● WHAT NEEDS TO BE DONE
Every entry that follows should be reproduced exactly.

● DATA
────────

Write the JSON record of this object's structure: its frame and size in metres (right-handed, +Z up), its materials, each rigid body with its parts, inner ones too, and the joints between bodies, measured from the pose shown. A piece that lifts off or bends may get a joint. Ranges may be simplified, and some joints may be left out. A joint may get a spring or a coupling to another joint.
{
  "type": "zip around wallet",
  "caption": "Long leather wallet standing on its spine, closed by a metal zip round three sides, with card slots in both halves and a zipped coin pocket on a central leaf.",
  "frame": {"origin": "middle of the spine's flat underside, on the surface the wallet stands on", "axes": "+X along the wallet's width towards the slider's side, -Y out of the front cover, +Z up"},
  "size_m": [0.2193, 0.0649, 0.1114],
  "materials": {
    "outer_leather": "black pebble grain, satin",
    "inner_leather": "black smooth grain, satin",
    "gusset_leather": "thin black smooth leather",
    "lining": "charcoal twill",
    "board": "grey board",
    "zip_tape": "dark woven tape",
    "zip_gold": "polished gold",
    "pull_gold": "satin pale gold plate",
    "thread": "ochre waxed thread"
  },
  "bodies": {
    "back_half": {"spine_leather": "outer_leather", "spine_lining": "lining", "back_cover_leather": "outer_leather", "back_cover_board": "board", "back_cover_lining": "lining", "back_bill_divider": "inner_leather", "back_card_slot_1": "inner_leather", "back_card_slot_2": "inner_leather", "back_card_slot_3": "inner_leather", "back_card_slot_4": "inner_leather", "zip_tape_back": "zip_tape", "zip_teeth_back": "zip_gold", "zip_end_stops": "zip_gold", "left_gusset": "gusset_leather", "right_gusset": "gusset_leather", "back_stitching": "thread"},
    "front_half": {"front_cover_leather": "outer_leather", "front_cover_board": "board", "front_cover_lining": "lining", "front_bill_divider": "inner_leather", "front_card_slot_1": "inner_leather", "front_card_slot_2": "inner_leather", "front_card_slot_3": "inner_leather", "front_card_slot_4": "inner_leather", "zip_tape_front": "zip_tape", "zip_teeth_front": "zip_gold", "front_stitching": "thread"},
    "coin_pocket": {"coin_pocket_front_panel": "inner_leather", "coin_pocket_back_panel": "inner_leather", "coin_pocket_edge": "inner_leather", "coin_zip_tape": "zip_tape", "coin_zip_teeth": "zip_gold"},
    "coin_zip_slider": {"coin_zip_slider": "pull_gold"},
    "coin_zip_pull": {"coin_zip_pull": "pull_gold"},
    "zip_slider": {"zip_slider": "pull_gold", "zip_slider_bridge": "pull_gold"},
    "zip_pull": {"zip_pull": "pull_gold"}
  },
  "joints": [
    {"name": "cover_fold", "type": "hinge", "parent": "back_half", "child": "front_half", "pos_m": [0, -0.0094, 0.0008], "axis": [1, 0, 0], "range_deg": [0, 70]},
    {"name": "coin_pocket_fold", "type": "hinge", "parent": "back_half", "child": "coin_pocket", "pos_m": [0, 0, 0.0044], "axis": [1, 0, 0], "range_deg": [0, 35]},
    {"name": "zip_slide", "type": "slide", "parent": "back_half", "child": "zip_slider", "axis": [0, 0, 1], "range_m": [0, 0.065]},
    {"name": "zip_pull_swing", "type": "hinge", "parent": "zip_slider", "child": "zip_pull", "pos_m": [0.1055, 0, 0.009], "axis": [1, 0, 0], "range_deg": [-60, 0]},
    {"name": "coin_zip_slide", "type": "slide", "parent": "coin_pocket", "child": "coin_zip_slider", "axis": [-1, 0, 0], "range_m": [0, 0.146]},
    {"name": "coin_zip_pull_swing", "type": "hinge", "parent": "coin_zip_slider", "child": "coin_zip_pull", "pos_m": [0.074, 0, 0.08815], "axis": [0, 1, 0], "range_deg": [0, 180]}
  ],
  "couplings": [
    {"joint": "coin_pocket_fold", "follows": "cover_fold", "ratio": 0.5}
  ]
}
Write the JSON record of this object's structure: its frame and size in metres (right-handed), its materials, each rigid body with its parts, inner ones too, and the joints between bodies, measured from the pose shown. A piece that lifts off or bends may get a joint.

────────

● REPLY TO THE EXERCISE
Write the JSON record of this object's structure: its frame and size in metres (right-handed, +Z up), its materials, each rigid body with its parts, inner ones too, and the joints between bodies, measured from the pose shown. A piece that lifts off or bends may get a joint. Ranges may be simplified, and some joints may be left out. A joint may get a spring or a coupling to another joint.
{
  "type": "zip around wallet",
  "caption": "Long leather wallet standing on its spine, closed by a metal zip round three sides, with card slots in both halves and a zipped coin pocket on a central leaf.",
  "frame": {"origin": "middle of the spine's flat underside, on the surface the wallet stands on", "axes": "+X along the wallet's width towards the slider's side, -Y out of the front cover, +Z up"},
  "size_m": [0.2193, 0.0649, 0.1114],
  "materials": {
    "outer_leather": "black pebble grain, satin",
    "inner_leather": "black smooth grain, satin",
    "gusset_leather": "thin black smooth leather",
    "lining": "charcoal twill",
    "board": "grey board",
    "zip_tape": "dark woven tape",
    "zip_gold": "polished gold",
    "pull_gold": "satin pale gold plate",
    "thread": "ochre waxed thread"
  },
  "bodies": {
    "back_half": {"spine_leather": "outer_leather", "spine_lining": "lining", "back_cover_leather": "outer_leather", "back_cover_board": "board", "back_cover_lining": "lining", "back_bill_divider": "inner_leather", "back_card_slot_1": "inner_leather", "back_card_slot_2": "inner_leather", "back_card_slot_3": "inner_leather", "back_card_slot_4": "inner_leather", "zip_tape_back": "zip_tape", "zip_teeth_back": "zip_gold", "zip_end_stops": "zip_gold", "left_gusset": "gusset_leather", "right_gusset": "gusset_leather", "back_stitching": "thread"},
    "front_half": {"front_cover_leather": "outer_leather", "front_cover_board": "board", "front_cover_lining": "lining", "front_bill_divider": "inner_leather", "front_card_slot_1": "inner_leather", "front_card_slot_2": "inner_leather", "front_card_slot_3": "inner_leather", "front_card_slot_4": "inner_leather", "zip_tape_front": "zip_tape", "zip_teeth_front": "zip_gold", "front_stitching": "thread"},
    "coin_pocket": {"coin_pocket_front_panel": "inner_leather", "coin_pocket_back_panel": "inner_leather", "coin_pocket_edge": "inner_leather", "coin_zip_tape": "zip_tape", "coin_zip_teeth": "zip_gold"},
    "coin_zip_slider": {"coin_zip_slider": "pull_gold"},
    "coin_zip_pull": {"coin_zip_pull": "pull_gold"},
    "zip_slider": {"zip_slider": "pull_gold", "zip_slider_bridge": "pull_gold"},
    "zip_pull": {"zip_pull": "pull_gold"}
  },
  "joints": [
    {"name": "cover_fold", "type": "hinge", "parent": "back_half", "child": "front_half", "pos_m": [0, -0.0094, 0.0008], "axis": [1, 0, 0], "range_deg": [0, 70]},
    {"name": "coin_pocket_fold", "type": "hinge", "parent": "back_half", "child": "coin_pocket", "pos_m": [0, 0, 0.0044], "axis": [1, 0, 0], "range_deg": [0, 35]},
    {"name": "zip_slide", "type": "slide", "parent": "back_half", "child": "zip_slider", "axis": [0, 0, 1], "range_m": [0, 0.065]},
    {"name": "zip_pull_swing", "type": "hinge", "parent": "zip_slider", "child": "zip_pull", "pos_m": [0.1055, 0, 0.009], "axis": [1, 0, 0], "range_deg": [-60, 0]},
    {"name": "coin_zip_slide", "type": "slide", "parent": "coin_pocket", "child": "coin_zip_slider", "axis": [-1, 0, 0], "range_m": [0, 0.146]},
    {"name": "coin_zip_pull_swing", "type": "hinge", "parent": "coin_zip_slider", "child": "coin_zip_pull", "pos_m": [0.074, 0, 0.08815], "axis": [0, 1, 0], "range_deg": [0, 180]}
  ],
  "couplings": [
    {"joint": "coin_pocket_fold", "follows": "cover_fold", "ratio": 0.5}
  ]
}
Write the JSON record of this object's structure: its frame and size in metres (right-handed), its materials, each rigid body with its parts, inner ones too, and the joints between bodies, measured from the pose shown. A piece that lifts off or bends may get a joint.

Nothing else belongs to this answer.